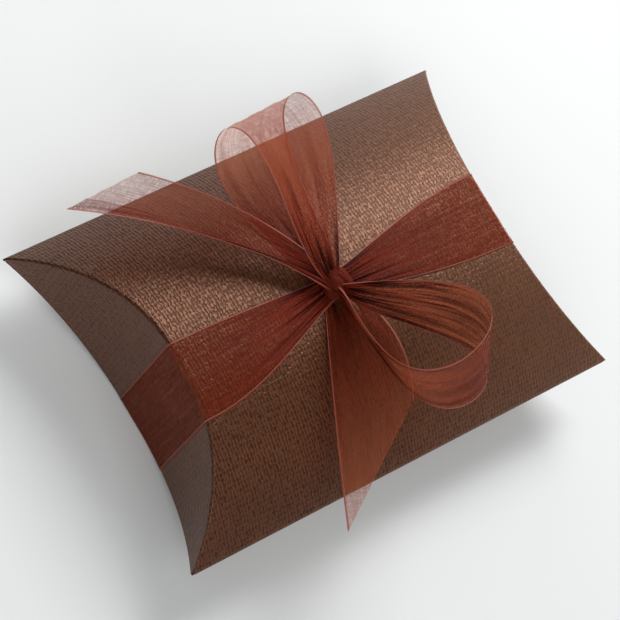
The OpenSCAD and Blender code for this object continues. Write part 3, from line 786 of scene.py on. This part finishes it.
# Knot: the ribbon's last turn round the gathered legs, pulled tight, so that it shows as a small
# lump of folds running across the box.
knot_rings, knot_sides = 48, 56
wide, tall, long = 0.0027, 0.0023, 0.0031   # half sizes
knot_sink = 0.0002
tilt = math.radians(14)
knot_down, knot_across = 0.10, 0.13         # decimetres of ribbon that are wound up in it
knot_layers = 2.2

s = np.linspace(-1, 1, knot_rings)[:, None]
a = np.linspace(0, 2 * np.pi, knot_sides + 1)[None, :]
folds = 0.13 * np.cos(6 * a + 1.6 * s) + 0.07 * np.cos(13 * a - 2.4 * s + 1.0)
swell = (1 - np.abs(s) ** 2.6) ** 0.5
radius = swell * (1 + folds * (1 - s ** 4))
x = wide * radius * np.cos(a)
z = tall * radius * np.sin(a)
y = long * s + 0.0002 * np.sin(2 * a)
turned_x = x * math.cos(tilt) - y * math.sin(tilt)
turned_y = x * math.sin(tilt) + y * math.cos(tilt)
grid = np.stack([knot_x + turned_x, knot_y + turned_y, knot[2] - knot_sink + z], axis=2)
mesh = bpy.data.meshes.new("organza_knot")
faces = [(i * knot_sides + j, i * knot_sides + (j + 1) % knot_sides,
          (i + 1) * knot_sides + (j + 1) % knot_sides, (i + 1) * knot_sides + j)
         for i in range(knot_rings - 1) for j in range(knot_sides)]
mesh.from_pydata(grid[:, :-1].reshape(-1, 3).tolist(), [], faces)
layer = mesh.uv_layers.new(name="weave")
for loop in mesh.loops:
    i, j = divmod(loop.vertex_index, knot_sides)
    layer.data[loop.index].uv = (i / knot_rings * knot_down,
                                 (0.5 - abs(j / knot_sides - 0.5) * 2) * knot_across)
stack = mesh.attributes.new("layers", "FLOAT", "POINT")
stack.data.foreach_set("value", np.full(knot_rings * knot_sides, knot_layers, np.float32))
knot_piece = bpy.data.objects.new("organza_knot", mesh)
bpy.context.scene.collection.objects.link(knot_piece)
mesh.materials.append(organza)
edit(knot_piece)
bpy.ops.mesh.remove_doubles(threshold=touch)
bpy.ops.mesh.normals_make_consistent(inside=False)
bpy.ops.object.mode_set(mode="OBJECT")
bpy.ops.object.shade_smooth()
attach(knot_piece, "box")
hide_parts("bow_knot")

--- --- ---

• **Directive**: Quote exactly the opening line of the material above and every line after it, up to and including the line that contains "knot_layers = 2.2".

• **Correct result**:
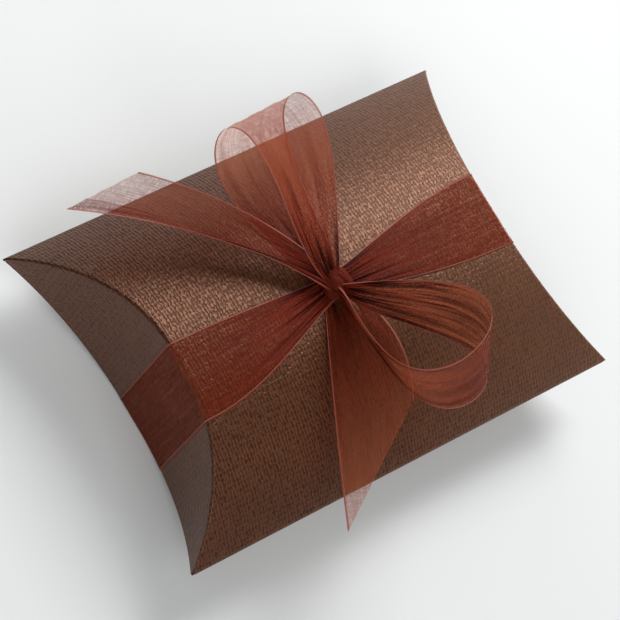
The OpenSCAD and Blender code for this object continues. Write part 3, from line 786 of scene.py on. This part finishes it.
# Knot: the ribbon's last turn round the gathered legs, pulled tight, so that it shows as a small
# lump of folds running across the box.
knot_rings, knot_sides = 48, 56
wide, tall, long = 0.0027, 0.0023, 0.0031   # half sizes
knot_sink = 0.0002
tilt = math.radians(14)
knot_down, knot_across = 0.10, 0.13         # decimetres of ribbon that are wound up in it
knot_layers = 2.2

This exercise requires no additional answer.